_Recorded data_

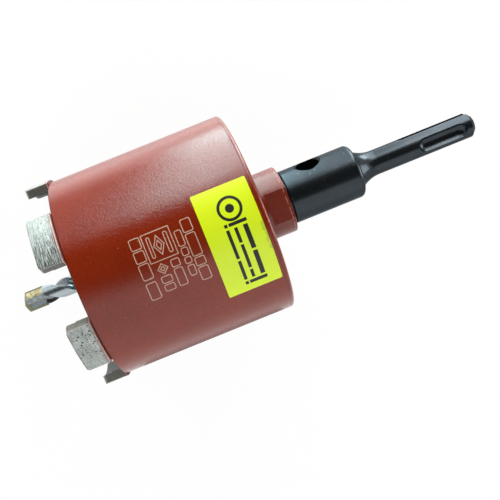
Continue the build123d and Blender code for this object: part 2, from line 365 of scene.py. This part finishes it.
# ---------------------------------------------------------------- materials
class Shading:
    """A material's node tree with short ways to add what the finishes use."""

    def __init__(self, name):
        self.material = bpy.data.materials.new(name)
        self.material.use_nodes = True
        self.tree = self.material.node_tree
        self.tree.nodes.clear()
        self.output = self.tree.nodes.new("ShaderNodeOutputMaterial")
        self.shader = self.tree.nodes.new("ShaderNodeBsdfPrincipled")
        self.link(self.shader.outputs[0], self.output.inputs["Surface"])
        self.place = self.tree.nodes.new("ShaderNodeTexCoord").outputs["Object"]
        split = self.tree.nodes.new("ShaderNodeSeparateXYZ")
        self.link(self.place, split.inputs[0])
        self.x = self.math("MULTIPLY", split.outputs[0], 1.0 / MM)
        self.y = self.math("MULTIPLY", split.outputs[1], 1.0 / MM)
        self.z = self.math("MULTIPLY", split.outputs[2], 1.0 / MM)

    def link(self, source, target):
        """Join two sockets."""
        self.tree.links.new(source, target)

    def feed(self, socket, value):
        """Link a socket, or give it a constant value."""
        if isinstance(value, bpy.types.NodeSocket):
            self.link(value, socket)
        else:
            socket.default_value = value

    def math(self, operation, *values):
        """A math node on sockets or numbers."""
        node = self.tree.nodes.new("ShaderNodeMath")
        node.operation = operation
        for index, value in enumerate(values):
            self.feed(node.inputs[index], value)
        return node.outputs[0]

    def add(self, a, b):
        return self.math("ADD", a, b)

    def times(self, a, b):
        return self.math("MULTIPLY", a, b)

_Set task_
The lines from the top of the data above down to the line containing "material's node tree" are to be copied exactly; no other line should appear.

_Answer below_
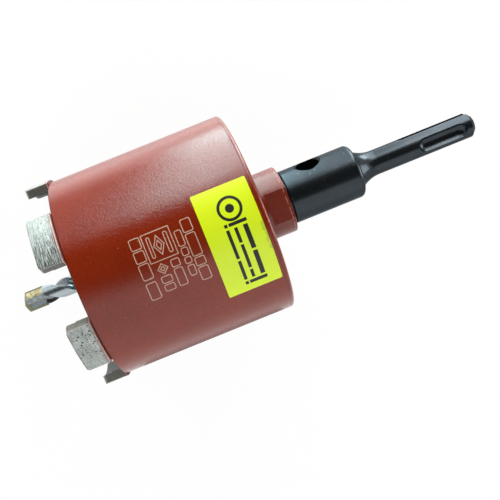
Continue the build123d and Blender code for this object: part 2, from line 365 of scene.py. This part finishes it.
# ---------------------------------------------------------------- materials
class Shading:
    """A material's node tree with short ways to add what the finishes use."""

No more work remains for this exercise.